The more time I spent in the neighborhood, the more I wondered how the hotel could have been imagined as a viable business. The development was conceived, in 2008, as a high-end apartment building. In 2012, after Donald Trump's company, the Trump Organization, signed multiple contracts with the Azerbaijani developers behind the project, plans were made to transform the tower into an ”ultra-luxury property." According to a Trump Organization press release, a hotel with ”expansive guest rooms" would occupy the first thirteen floors; higher stories would feature residences with ”spectacular views of the city and Caspian Sea." For an expensive hotel, the Trump Tower Baku is in an oddly unglamorous location: the underdeveloped eastern end of downtown, which is dominated by train tracks and is miles from the main business district, on the west side of the city. Across the street from the hotel is a discount shopping center; the area is filled with narrow, dingy shops and hookah bars. Other hotels nearby are low-budget options: at the AYF Palace, most rooms are forty-two dollars a night. There are no upscale restaurants or shops. Any guests of the Trump Tower Baku would likely feel marooned.

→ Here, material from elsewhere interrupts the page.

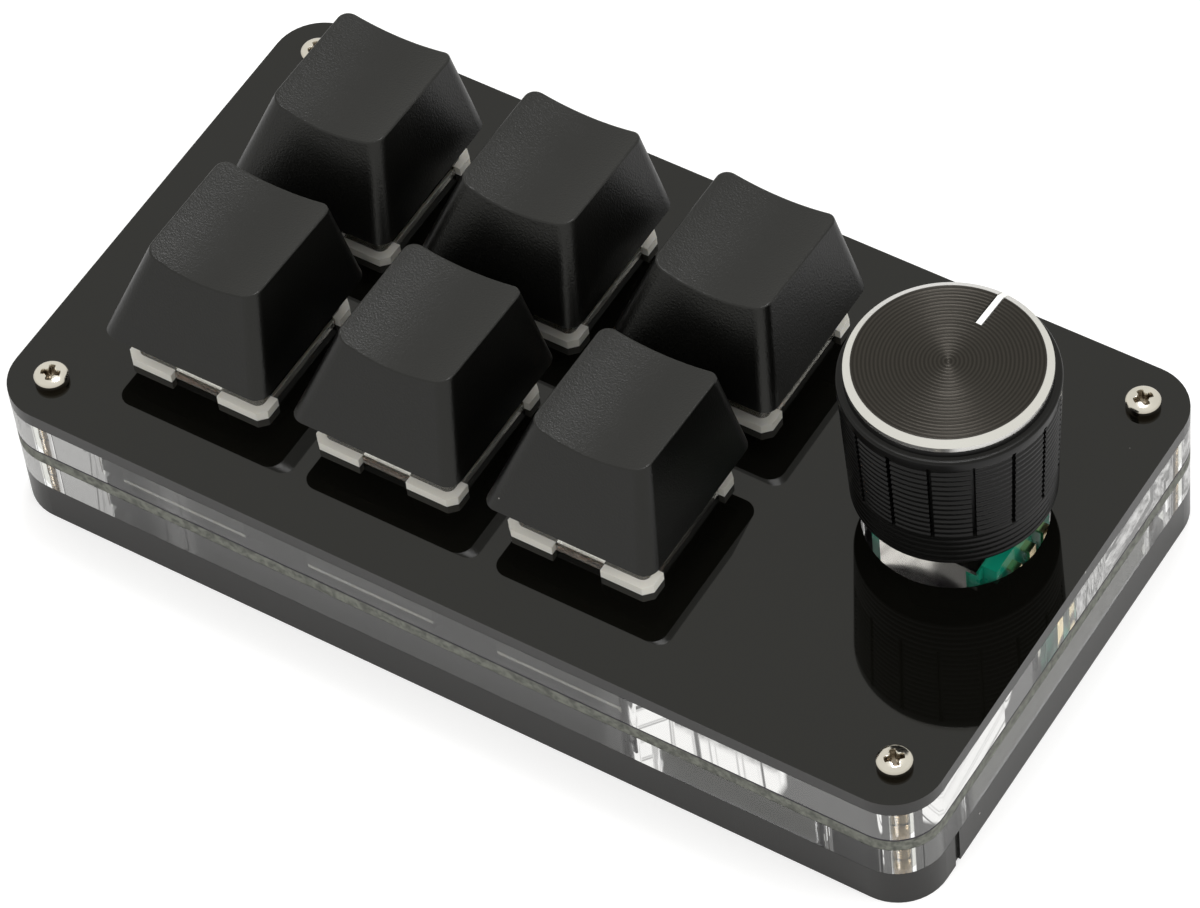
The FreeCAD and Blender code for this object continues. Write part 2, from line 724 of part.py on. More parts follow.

Ivanka Trump was the most senior Trump Organization official on the Baku project. In October, 2014, she visited the city to tour the site and offer advice. An executive at Mace, the London-based construction firm that oversaw the tower's conversion to a hotel, met with Ivanka in Baku and New York. He told me, ”She had very strong feelings, not just about the design but about the back of the hotel—landscaping, everything." The Azerbaijani lawyer said, ”Ivanka personally approved everything." A subcontractor noted that Ivanka's team was particular about wood panelling: it chose an expensive Macassar ebony, from Indonesia, for the ceiling of the lobby. The ballroom doors were to be made of book-matched panels of walnut. On her Web site, Ivanka posted a photograph of herself wearing a hard hat inside the half-completed hotel. A caption reads, ”Ivanka has overseen the development of Trump International Hotel & Tower Baku since its inception, and she recently returned from a trip to the fascinating city in Azerbaijan to check in on the project's progress." (Ivanka Trump declined requests to discuss the Baku project.)
But the Mammadov family, in addition to its reputation for corruption, has a troubling connection that any proper risk assessment should have unearthed: for years, it has been financially entangled with an Iranian family tied to the Iranian Revolutionary Guard Corps, the ideologically driven military force. In 2008, the year that the tower was announced, Ziya Mammadov, in his role as Transportation Minister, awarded a series of multimillion-dollar contracts to Azarpassillo, an Iranian construction company. Keyumars Darvishi, its chairman, fought in the Iran-Iraq War. After the war, he became the head of Raman, an Iranian construction firm that is controlled by the Revolutionary Guard. The U.S. government has regularly accused the Guard of criminal activity, including drug trafficking, sponsoring terrorism abroad, and money laundering. Reuters recently reported that the Trump Administration was poised to officially condemn the Revolutionary Guard as a terrorist organization.
Alan Garten, the Trump Organization lawyer, did not deny that there was corruption involved in the project. ”I'm not going to sit here and defend the Mammadovs," he said. But, from a legal standpoint, he argued, the Trump Organization was blameless. In his opinion, the Foreign Corrupt Practices Act doesn't apply to the Baku deal, even if corruption occurred. ”We didn't own it," he said of the hotel. ”We had no equity. We didn't control the project. The flow of funds is in the wrong direction." He added, ”We did not pay any money to anyone. Therefore, it could not be a violation of the F.C.P.A."
”No, that's just wrong," Jessica Tillipman, an assistant dean at George Washington University Law School, who specializes in the F.C.P.A., said. ”You can't go into business deals in Azerbaijan assuming that you are immune from the F.C.P.A." She added, ”Nor can you escape liability by looking the other way. The entire Baku deal is a giant red flag—the direct involvement of foreign government officials and their relatives in Azerbaijan with ties to the Iranian Revolutionary Guard. Corruption warning signs are rarely more obvious."